A quick guide to what counts as PII, why you should never email it to Faraday, and the secure ways to upload sensitive customer identifiers into the platform.

Chris Thomas
Ben Rose
Chris Thomas & 
Ben Rose
on

This post is part of a series called Getting started with Faraday that helps to familiarize Faraday users with the platform

We get it, when you’re working quickly, it can be tempting to attach a file to an email and call it a day. But when the data can identify an individual human being, email is not the right channel.

At Faraday, data security is something we take extremely seriously (just check out this blog) but it’s also a shared responsibility, and small process choices can make a big difference. That’s why we want to make sure all our customers, clients, and partners are on the same page about how we protect Personally Identifiable Information (PII). Accordingly, this is a quick guide to what counts as PII, why we don’t want it sent over email, and the secure ways to get that data into Faraday so you can get to the fun parts.

What is PII

In the most basic sense, PII is any piece of data that can identify a specific person, either on its own or in combination with other fields.

Within Faraday, the easiest way to think about this is to look at the identity fields we use to recognize individuals and households during identity resolution. In dataset identity sets, the core fields you should treat as PII include name, location information, and contact details. These are the same building blocks we expect clients to map when they want strong match rates.
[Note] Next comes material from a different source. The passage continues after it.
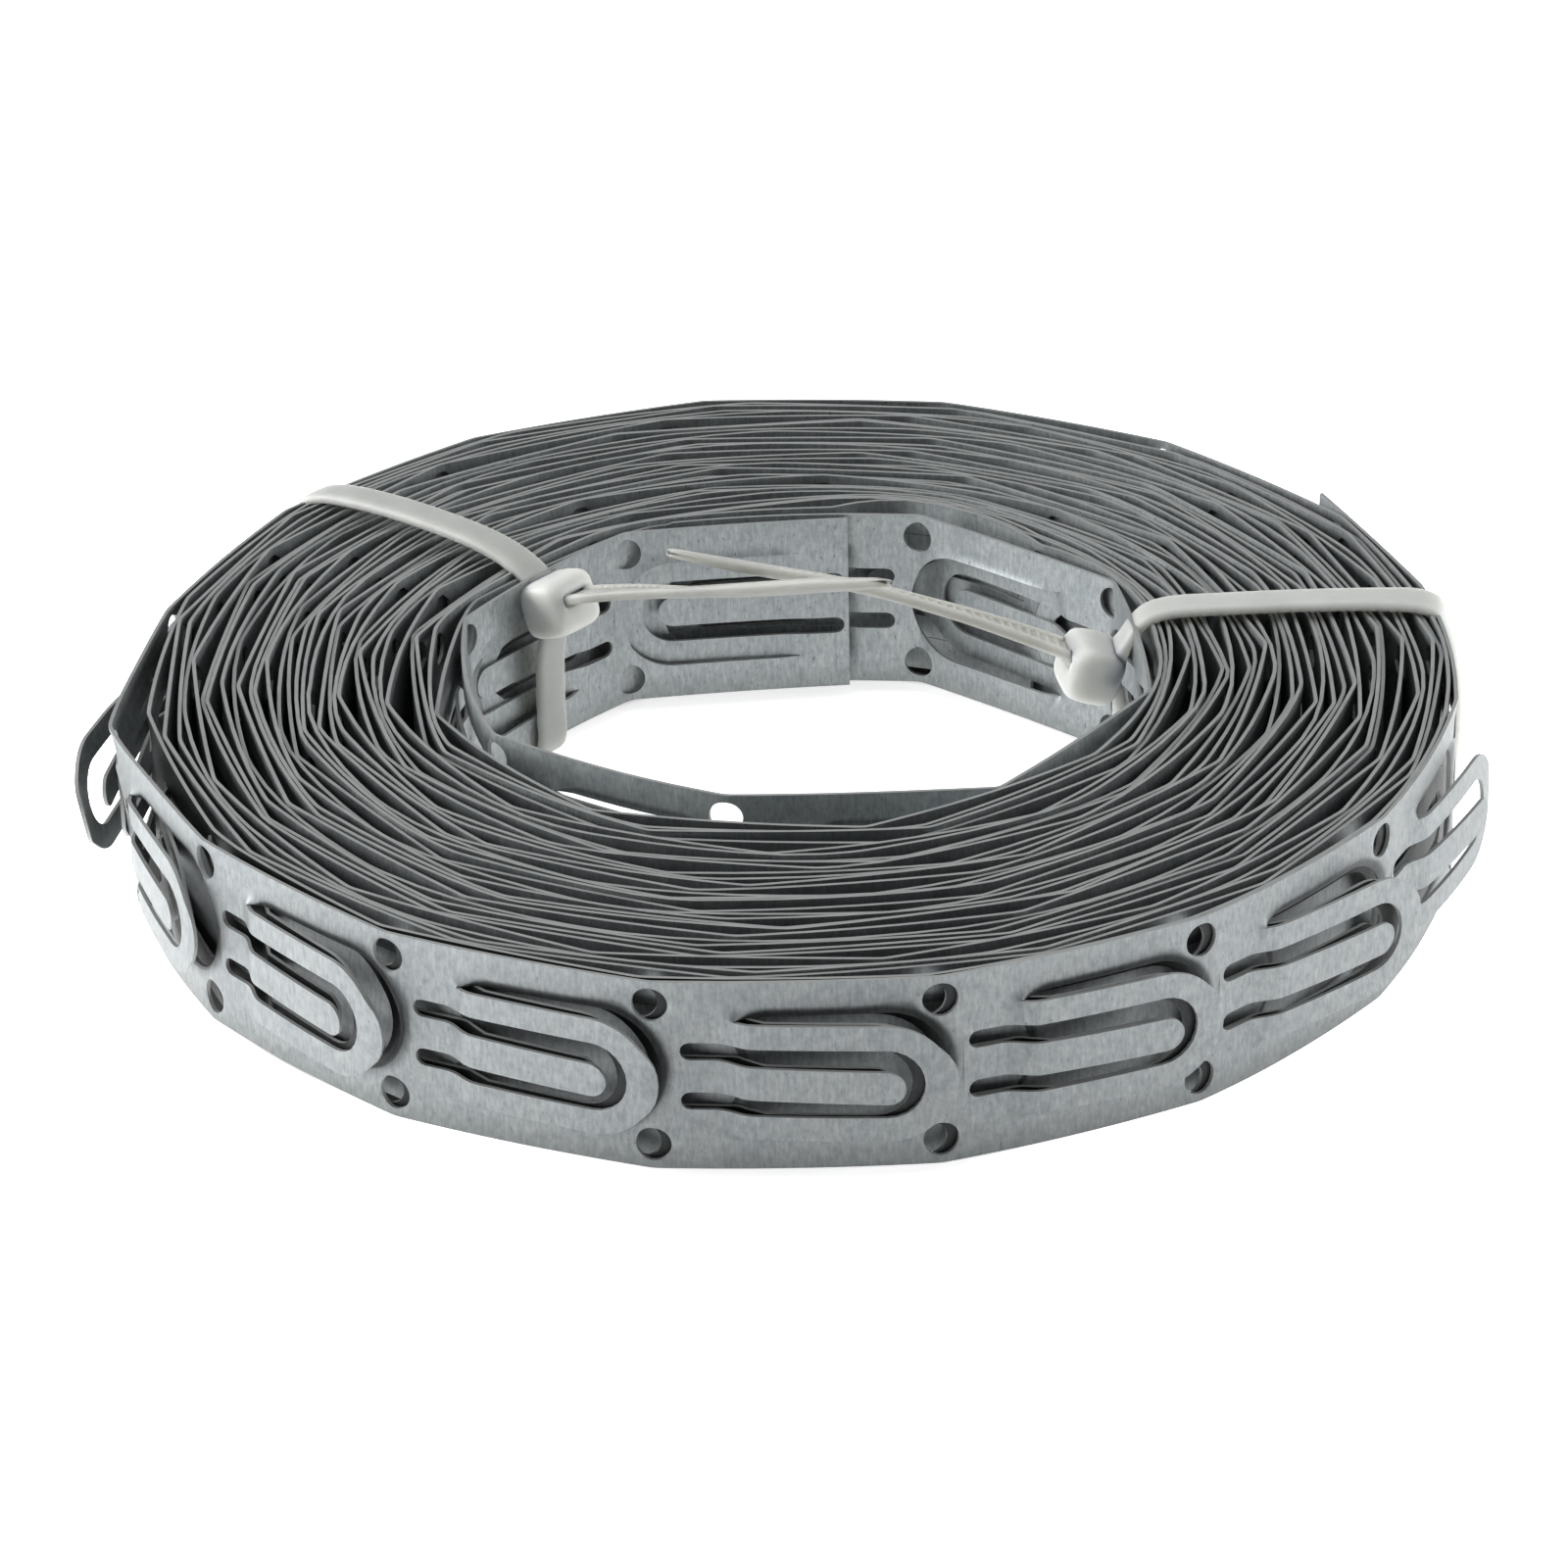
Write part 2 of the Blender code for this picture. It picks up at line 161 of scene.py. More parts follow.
class Winding:
    def __init__(self, pitch):
        self.rho = np.full(SAMPLES, np.nan)
        self.cells = []                     # (angles, radii) of each clip, in order
        self.pitch = pitch

    def at(self, phi):
        x = np.asarray(phi, float) / STEP
        k = np.floor(x).astype(int)
        k = np.clip(k, 0, SAMPLES - 2)
        f = x - k
        a, b = self.rho[k], self.rho[k + 1]
        a = np.where(np.isnan(a), b, a)
        b = np.where(np.isnan(b), a, b)
        return a * (1 - f) + b * f

    def floor(self, phi):
        """Lowest radius that a turn may have at phi, above the turn below."""
        below = self.at(np.maximum(phi - 360.0, 0.0)) + CLEAR + over_bore_clip(np.asarray(phi) - 360.0)
        return np.where(np.asarray(phi) >= 360.0, np.nan_to_num(below, nan=-1e9), -1e9)

    def clip(self, p0, r0, p1, r1, bulge):
        """Curve of one clip between two hole lines, lifted off the turn below."""
        ks = np.arange(math.ceil(p0 / STEP + 1e-9), math.floor(p1 / STEP + 1e-9) + 1)
        phis = np.concatenate([[p0], ks * STEP, [p1]])
        t = (phis - p0) / (p1 - p0)
        y = chord_radius(phis, p0, r0, p1, r1)
        y = y + bulge * PITCH ** 2 / (4.0 * (r0 + r1)) * 4 * t * (1 - t)
        low = self.floor(phis)
        for _ in range(8):
            lack = low - y
            lack[0] = lack[-1] = -1.0
            k = int(np.argmax(lack))
            if lack[k] < 1e-3:
                break
            t0 = min(max(t[k], 0.06), 0.94)
            tent = np.where(t < t0, (t / t0) * (2 - t / t0), ((1 - t) / (1 - t0)) * (2 - (1 - t) / (1 - t0)))
            y = y + tent * lack[k] * 1.02 / max(tent[k], 0.3)
        y[1:-1] = np.maximum(y[1:-1], low[1:-1])
        return phis, y, ks

    def lay(self, p0, r0, p1, r1, bulge):
        phis, y, ks = self.clip(p0, r0, p1, r1, bulge)
        self.rho[ks] = y[1:-1]
        self.cells.append((phis, y))

    def grow(self, p, r, i):
        """Lay clip i from hole line (p, r) and return the next hole line."""
        lift = 0.25 * hash11(i, 1)
        bulge = 0.24 + 0.20 * hash11(i, 2)
        dp = math.degrees(self.pitch / r)
        for _ in range(4):
            p1 = p + dp
            r1 = min(mean_radius(p1) + lift, under_outer(p1))
            r1 = max(r1, float(self.floor(p1)) + 0.02)
            phis, y, _ = self.clip(p, r, p1, r1, bulge)
            a = np.radians(phis)
            length = np.hypot(np.diff(y * np.cos(a)), np.diff(y * np.sin(a))).sum()
            dp *= self.pitch / length
        self.lay(p, r, p1, r1, bulge)
        return p1, r1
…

In practical terms, that means a file containing any of the following should not be emailed to us:

  • First name and last name
  • Street address, city, state, or postcode when tied to a person or household
  • Email address
  • Phone number
  • Email hashes

This is also why “we removed the name” is not a safe workaround. A full address, phone number, or email can still identify an individual. Even less complete combinations can be enough to narrow someone down (ie there might only be one "Maureen" in zip code 05400).

If you want a more technical view of how these identifiers work together, our datasets documentation outlines the identity resolution priority order and the standard identity fields we recommend mapping.

What is usually ok to share

It is worth noting that some data can be sent through email. Aggregated data is often the distinguishing factor. For example, counts or summaries at a ZIP code or regional level are typically fine, as long as that data cannot be used to identify a specific individual.

But when in doubt, treat anything that looks like a row-level customer record as PII. And if you’re unsure DON’T just send it. Reach out to support with questions when you have them before sending potentially sensitive information.

How you should send data to Faraday

So we’ve established the rule: do not email us files that contain PII.

But we still need those identifiers to resolve identities, append customer context, and build predictive models. The difference is that we need them coming through the secure paths designed for sensitive data.

To send PII to Faraday, use one of these options:

  • upload through the Faraday app
  • upload CSVs via your normal dataset workflows
  • use an established integration or connection
  • or upload programmatically through the methods you already use with Faraday.

These options are built for secure transfer and handling of sensitive customer data. If you’re unsure which route is best for your setup, reach out to support and we’ll help you pick the right path.

Why we care about PII

This is not about slowing anyone down. It’s about protecting your customers and keeping your data flows aligned with the security standards both of our teams expect.

Email is convenient, but it is not designed for handling sensitive, row-level customer identifiers. The secure upload paths in Faraday are. Using them protects your customers, reduces risk for your team, and helps keep our shared data workflows clean and consistent.

And this isn’t where our commitment to data security ends. Faraday is also SOC 2 audited, compliant with all federal and local regulations, and we treat secure data handling as an operational discipline. We store data with trusted cloud vendors, encrypt it in transit and at rest, and control access with measures like multifactor authentication.

All of this only works as intended when PII comes through the secure paths built into the platform, rather than unencrypted email.

If you think you have an exception

If your current process can’t conform to these guidelines, reach out to support. We’ll help you find a secure path forward.

In closing

At the end of the day, we’re here because we all care about the same thing. Protecting our customers’ private information.

If you take one thing from this post, make it this: PII should come to Faraday through the platform, not through email. That simple choice helps keep your team, your customers, and your data operations safer, while still allowing you to get the full value of customer context and predictive modeling.